Laroon became known for small portraits and conversation pieces. He also painted small pictures, on humorous or free subjects, in the style of Egbert van Heemskerk, some of which were engraved in mezzotint by Isaac Beckett and John Smith. He also made some etchings and mezzotints on similar subjects himself. Buckeridge said of his painting.... When he came to work for himself, he made it his endeavour to follow nature very close, so that his manner was wholly his own. He was a general Painter, and imitated other masters hands exactly well. He painted well, both in great and little, and was an exact draftsman; but he was chiefly famous for drapery, wherein he exceeded most of his cotemporaries...

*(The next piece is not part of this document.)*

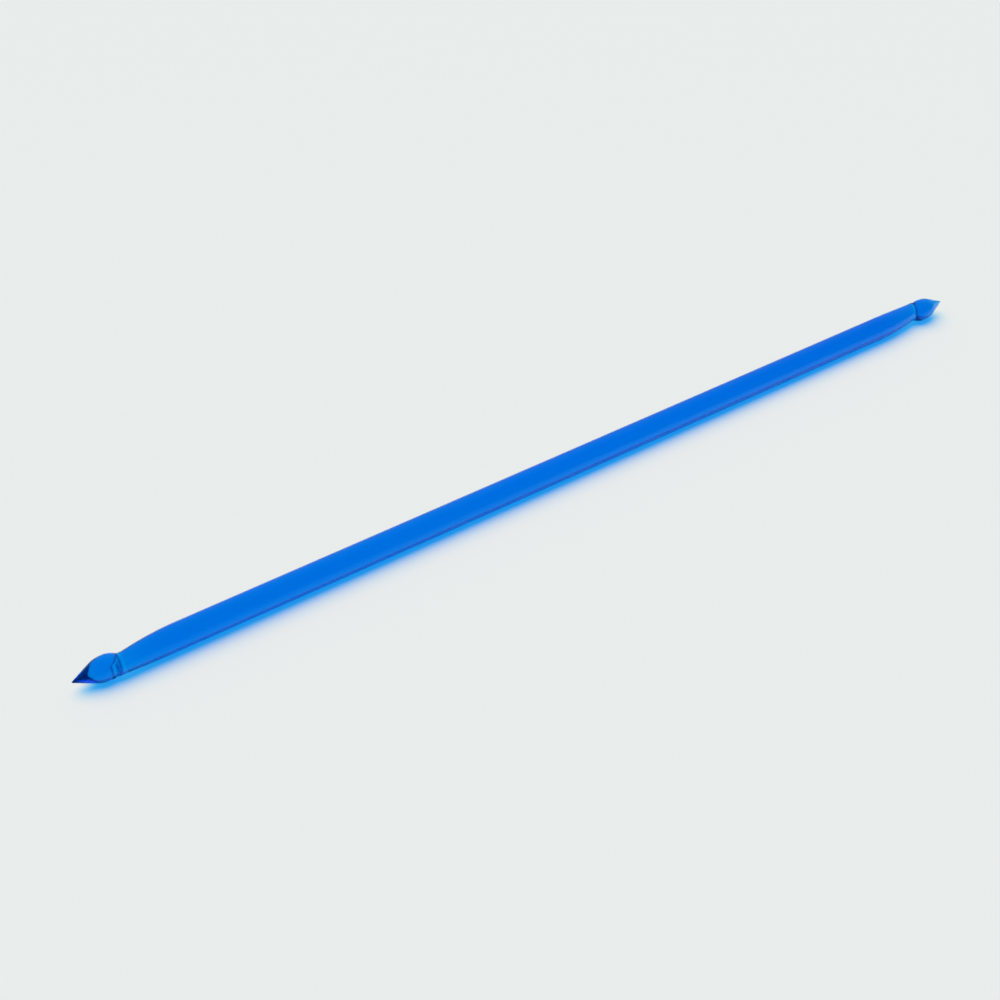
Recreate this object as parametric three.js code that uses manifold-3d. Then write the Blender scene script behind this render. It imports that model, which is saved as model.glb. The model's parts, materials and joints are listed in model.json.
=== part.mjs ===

Laroon is best known for the drawings he made of The Cryes of London which were engraved by John Savage, and published by Pierce Tempest. He also drew the illustrations for The Art of Defence, a fencing manual by William Elder published in 1699 and the procession at the coronation of William III and Mary in 1689. He painted portraits of Queen Mary (engraved in mezzotint by Robert Williams), Caius Gabriel Cibber the sculptor, and others. Some drawings by him entered the collection of the British Museum.
He married the daughter of Jeremiah Keene, a builder, of Little Sutton, near Chiswick, by whom he had a large family, including three sons, who were brought up in his profession.
He died of consumption at Richmond, Surrey on 11 March 1702, and was buried there. He left a collection of pictures, which was sold by auction by his son Marcellus Laroon the Younger on 24 February 1725.